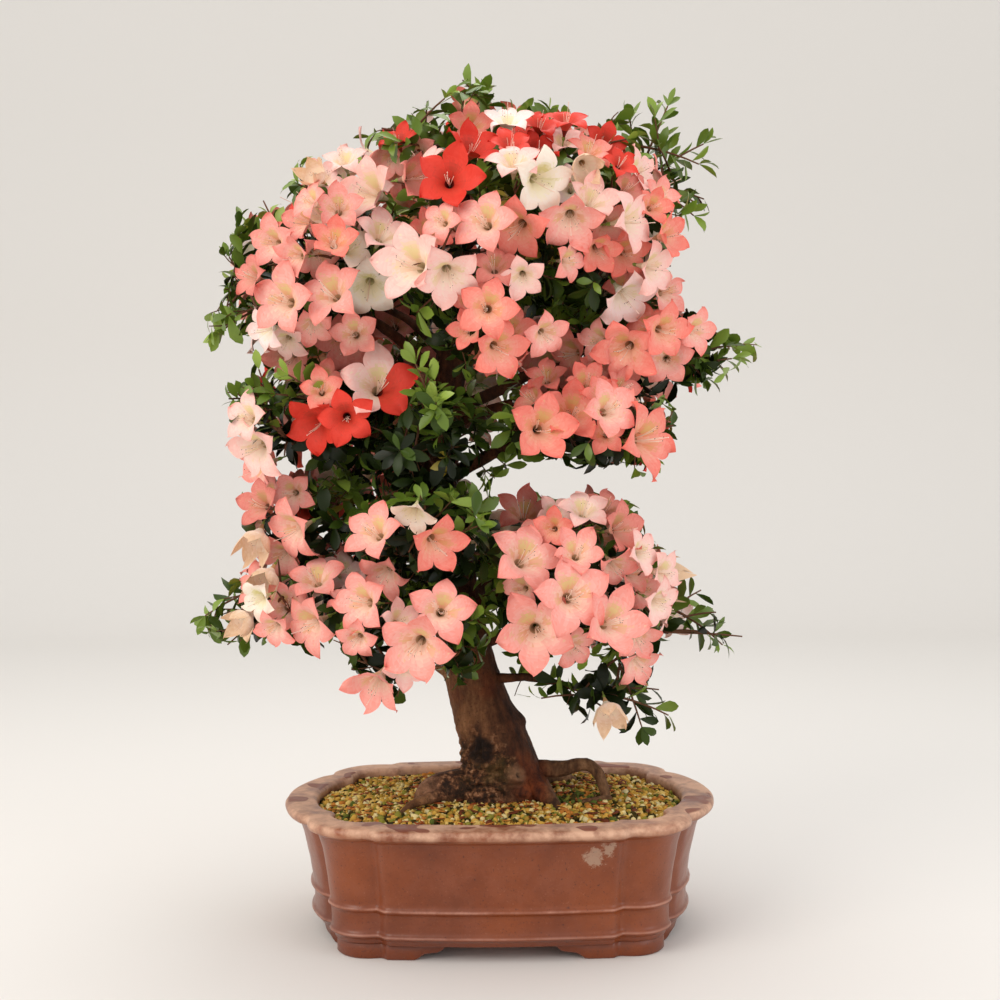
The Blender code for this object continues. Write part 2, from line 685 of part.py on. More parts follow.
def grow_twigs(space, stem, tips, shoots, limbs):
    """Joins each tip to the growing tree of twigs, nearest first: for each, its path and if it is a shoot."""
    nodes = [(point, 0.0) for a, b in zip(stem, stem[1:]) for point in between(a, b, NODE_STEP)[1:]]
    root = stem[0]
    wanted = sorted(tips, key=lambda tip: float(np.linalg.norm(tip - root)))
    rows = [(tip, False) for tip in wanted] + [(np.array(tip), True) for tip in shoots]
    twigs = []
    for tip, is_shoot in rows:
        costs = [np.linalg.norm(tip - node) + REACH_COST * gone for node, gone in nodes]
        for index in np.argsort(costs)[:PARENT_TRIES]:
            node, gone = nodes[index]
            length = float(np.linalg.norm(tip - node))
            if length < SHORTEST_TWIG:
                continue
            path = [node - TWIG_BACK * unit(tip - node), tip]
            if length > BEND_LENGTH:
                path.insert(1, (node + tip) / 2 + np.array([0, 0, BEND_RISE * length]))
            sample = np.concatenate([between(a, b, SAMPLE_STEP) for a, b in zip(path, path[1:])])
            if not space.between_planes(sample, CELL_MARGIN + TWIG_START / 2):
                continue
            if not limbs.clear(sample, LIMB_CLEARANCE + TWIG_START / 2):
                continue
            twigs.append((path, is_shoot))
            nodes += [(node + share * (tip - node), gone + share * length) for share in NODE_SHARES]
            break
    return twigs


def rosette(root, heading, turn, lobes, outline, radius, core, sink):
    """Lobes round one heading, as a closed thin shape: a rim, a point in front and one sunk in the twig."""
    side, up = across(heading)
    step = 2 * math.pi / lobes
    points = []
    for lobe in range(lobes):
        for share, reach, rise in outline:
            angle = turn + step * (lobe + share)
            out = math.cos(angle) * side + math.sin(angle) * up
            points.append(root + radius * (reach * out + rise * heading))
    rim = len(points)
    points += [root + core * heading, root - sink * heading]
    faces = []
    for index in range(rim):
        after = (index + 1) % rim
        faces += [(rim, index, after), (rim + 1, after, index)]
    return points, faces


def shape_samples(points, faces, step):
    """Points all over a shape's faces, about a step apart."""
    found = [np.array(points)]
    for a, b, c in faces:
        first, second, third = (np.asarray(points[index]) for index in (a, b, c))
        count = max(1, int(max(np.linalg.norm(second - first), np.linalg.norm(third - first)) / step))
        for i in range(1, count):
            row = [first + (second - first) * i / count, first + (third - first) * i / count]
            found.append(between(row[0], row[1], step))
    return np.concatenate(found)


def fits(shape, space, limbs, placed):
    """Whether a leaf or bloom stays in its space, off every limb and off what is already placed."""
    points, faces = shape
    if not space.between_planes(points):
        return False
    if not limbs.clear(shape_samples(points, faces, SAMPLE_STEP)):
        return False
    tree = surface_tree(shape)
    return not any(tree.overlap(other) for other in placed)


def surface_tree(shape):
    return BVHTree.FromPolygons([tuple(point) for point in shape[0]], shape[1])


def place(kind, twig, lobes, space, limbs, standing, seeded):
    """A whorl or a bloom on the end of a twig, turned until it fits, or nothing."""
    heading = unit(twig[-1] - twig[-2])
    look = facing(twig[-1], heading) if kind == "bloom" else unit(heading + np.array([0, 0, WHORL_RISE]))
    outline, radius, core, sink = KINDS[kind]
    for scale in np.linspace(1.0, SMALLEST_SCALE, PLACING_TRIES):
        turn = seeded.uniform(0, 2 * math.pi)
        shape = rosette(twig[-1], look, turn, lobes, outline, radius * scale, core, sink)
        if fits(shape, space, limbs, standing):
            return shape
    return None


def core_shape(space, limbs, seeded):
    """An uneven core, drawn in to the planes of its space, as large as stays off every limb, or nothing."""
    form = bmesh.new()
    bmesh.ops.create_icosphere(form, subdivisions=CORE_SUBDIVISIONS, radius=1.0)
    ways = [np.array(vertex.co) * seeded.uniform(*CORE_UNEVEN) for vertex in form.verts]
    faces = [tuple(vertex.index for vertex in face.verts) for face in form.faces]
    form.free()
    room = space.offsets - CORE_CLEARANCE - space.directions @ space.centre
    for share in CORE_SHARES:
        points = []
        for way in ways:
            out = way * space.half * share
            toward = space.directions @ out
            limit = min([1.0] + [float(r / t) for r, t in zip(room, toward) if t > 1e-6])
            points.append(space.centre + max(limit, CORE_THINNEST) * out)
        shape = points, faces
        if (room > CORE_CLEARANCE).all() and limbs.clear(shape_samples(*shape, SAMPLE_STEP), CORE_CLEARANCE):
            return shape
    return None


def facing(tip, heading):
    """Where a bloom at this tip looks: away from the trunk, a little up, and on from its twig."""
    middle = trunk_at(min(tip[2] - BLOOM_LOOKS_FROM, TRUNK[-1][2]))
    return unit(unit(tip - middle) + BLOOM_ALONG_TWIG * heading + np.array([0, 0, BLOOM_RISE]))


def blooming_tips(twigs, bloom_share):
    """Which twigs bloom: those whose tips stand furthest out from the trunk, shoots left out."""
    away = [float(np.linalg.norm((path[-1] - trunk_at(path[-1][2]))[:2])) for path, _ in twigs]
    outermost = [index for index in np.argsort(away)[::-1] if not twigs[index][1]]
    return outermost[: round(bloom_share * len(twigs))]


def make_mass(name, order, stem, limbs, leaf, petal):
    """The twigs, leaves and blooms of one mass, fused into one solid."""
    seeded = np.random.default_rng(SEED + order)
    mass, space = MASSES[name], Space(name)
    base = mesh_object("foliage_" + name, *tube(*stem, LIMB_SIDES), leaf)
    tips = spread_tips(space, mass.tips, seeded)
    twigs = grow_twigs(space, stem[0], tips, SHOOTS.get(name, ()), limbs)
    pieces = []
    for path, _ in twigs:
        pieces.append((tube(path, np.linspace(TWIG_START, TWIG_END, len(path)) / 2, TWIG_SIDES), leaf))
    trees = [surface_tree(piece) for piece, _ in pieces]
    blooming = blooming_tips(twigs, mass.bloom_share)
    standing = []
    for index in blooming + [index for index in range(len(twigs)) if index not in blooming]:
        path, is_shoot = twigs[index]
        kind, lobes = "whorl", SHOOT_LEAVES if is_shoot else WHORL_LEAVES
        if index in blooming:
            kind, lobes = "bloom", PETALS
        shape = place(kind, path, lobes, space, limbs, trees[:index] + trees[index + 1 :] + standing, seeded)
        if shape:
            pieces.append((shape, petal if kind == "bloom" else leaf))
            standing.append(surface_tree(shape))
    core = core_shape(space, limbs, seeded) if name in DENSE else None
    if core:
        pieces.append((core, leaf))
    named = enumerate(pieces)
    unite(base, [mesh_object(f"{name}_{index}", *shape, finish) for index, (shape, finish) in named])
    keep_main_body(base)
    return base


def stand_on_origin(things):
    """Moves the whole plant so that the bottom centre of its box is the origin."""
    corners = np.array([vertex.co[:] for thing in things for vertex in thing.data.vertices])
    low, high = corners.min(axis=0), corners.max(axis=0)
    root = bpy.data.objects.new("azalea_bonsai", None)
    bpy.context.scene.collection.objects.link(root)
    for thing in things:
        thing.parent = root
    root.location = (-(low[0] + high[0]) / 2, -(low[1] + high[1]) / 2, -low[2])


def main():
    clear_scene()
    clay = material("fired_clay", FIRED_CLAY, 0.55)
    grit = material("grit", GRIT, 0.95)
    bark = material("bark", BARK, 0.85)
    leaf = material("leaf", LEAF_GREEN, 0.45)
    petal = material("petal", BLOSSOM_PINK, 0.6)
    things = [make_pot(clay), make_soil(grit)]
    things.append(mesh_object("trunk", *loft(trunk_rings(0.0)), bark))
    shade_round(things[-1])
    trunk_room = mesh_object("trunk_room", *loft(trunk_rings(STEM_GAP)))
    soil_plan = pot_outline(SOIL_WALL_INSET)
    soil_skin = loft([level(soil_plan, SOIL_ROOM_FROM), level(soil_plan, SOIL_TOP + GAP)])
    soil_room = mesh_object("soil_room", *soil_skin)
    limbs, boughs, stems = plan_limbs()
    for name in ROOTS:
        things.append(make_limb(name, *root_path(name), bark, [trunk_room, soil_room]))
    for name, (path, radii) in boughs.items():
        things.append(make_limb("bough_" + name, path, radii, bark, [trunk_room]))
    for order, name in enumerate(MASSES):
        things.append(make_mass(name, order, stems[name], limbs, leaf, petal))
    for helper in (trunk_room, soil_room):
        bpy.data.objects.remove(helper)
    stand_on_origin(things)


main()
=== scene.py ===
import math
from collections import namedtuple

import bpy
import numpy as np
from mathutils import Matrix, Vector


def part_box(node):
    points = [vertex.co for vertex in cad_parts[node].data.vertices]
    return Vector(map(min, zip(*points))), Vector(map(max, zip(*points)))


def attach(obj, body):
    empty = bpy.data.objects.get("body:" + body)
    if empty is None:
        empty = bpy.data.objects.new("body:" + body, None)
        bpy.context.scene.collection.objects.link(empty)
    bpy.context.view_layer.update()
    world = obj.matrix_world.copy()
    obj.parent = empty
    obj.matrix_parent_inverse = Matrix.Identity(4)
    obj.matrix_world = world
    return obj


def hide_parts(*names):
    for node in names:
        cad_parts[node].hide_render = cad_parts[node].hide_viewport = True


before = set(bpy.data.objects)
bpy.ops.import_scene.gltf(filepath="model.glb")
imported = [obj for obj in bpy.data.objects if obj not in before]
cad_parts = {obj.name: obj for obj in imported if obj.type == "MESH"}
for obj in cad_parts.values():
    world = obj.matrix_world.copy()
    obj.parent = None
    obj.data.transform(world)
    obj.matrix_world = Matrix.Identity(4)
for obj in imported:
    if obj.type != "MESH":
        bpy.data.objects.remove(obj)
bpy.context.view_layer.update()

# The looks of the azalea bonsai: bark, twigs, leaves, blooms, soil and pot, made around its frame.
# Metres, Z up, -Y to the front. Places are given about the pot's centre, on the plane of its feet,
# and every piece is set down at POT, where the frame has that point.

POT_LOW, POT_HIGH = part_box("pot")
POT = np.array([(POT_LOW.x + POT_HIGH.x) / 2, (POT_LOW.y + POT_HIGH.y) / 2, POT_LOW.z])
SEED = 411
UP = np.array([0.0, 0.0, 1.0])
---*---
▶ **WHAT IS REQUIRED**:
Output exactly the lines of the material above from the one containing "for order, name" up to and including the one containing "if empty is".

▶ **SOLUTION FOR THIS TASK**:
    for order, name in enumerate(MASSES):
        things.append(make_mass(name, order, stems[name], limbs, leaf, petal))
    for helper in (trunk_room, soil_room):
        bpy.data.objects.remove(helper)
    stand_on_origin(things)


main()
=== scene.py ===
import math
from collections import namedtuple

import bpy
import numpy as np
from mathutils import Matrix, Vector


def part_box(node):
    points = [vertex.co for vertex in cad_parts[node].data.vertices]
    return Vector(map(min, zip(*points))), Vector(map(max, zip(*points)))


def attach(obj, body):
    empty = bpy.data.objects.get("body:" + body)
    if empty is None:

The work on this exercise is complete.